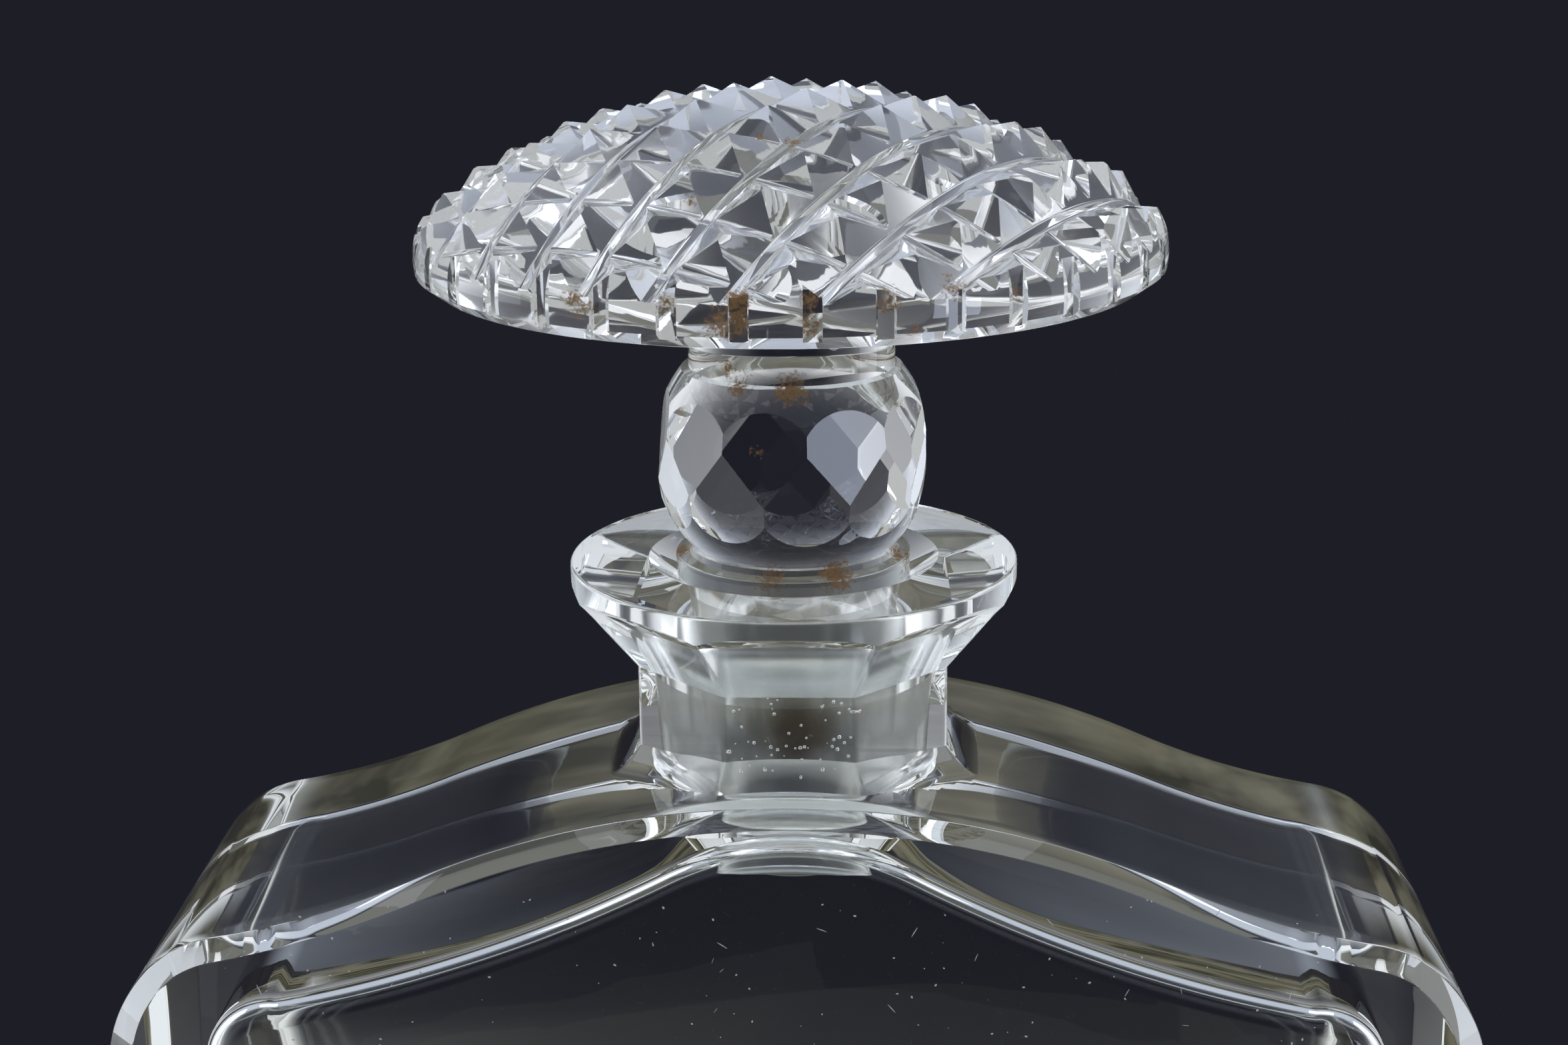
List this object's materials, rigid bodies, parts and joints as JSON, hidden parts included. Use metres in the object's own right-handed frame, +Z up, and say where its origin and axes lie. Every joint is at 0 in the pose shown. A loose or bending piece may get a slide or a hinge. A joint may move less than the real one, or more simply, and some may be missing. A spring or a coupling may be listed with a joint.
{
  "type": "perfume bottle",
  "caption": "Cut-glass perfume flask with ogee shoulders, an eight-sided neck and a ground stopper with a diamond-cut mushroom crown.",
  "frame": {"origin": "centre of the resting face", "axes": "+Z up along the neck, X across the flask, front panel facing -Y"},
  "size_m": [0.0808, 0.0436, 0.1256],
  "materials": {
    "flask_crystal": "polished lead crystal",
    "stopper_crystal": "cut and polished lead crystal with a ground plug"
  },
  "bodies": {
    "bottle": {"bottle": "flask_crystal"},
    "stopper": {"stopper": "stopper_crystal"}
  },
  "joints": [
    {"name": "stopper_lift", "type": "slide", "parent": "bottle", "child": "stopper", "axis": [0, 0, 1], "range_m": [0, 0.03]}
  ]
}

Task prompt:
Reproduce the data, keeping every line exactly the same.

Finished answer:
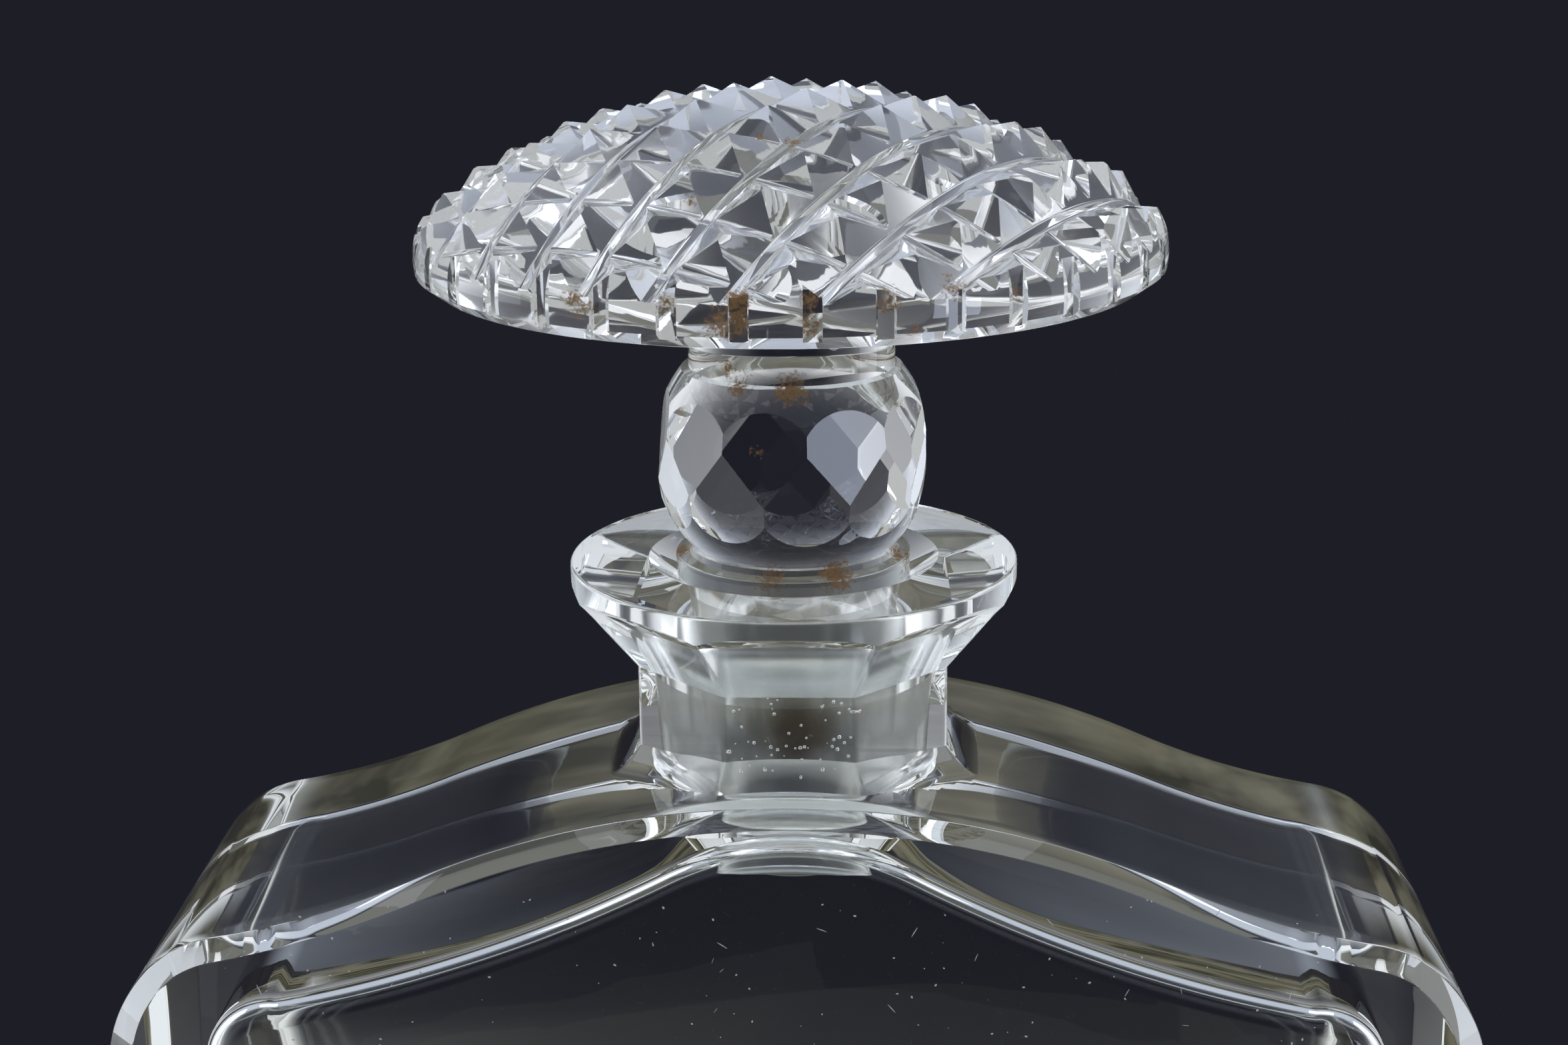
List this object's materials, rigid bodies, parts and joints as JSON, hidden parts included. Use metres in the object's own right-handed frame, +Z up, and say where its origin and axes lie. Every joint is at 0 in the pose shown. A loose or bending piece may get a slide or a hinge. A joint may move less than the real one, or more simply, and some may be missing. A spring or a coupling may be listed with a joint.
{
  "type": "perfume bottle",
  "caption": "Cut-glass perfume flask with ogee shoulders, an eight-sided neck and a ground stopper with a diamond-cut mushroom crown.",
  "frame": {"origin": "centre of the resting face", "axes": "+Z up along the neck, X across the flask, front panel facing -Y"},
  "size_m": [0.0808, 0.0436, 0.1256],
  "materials": {
    "flask_crystal": "polished lead crystal",
    "stopper_crystal": "cut and polished lead crystal with a ground plug"
  },
  "bodies": {
    "bottle": {"bottle": "flask_crystal"},
    "stopper": {"stopper": "stopper_crystal"}
  },
  "joints": [
    {"name": "stopper_lift", "type": "slide", "parent": "bottle", "child": "stopper", "axis": [0, 0, 1], "range_m": [0, 0.03]}
  ]
}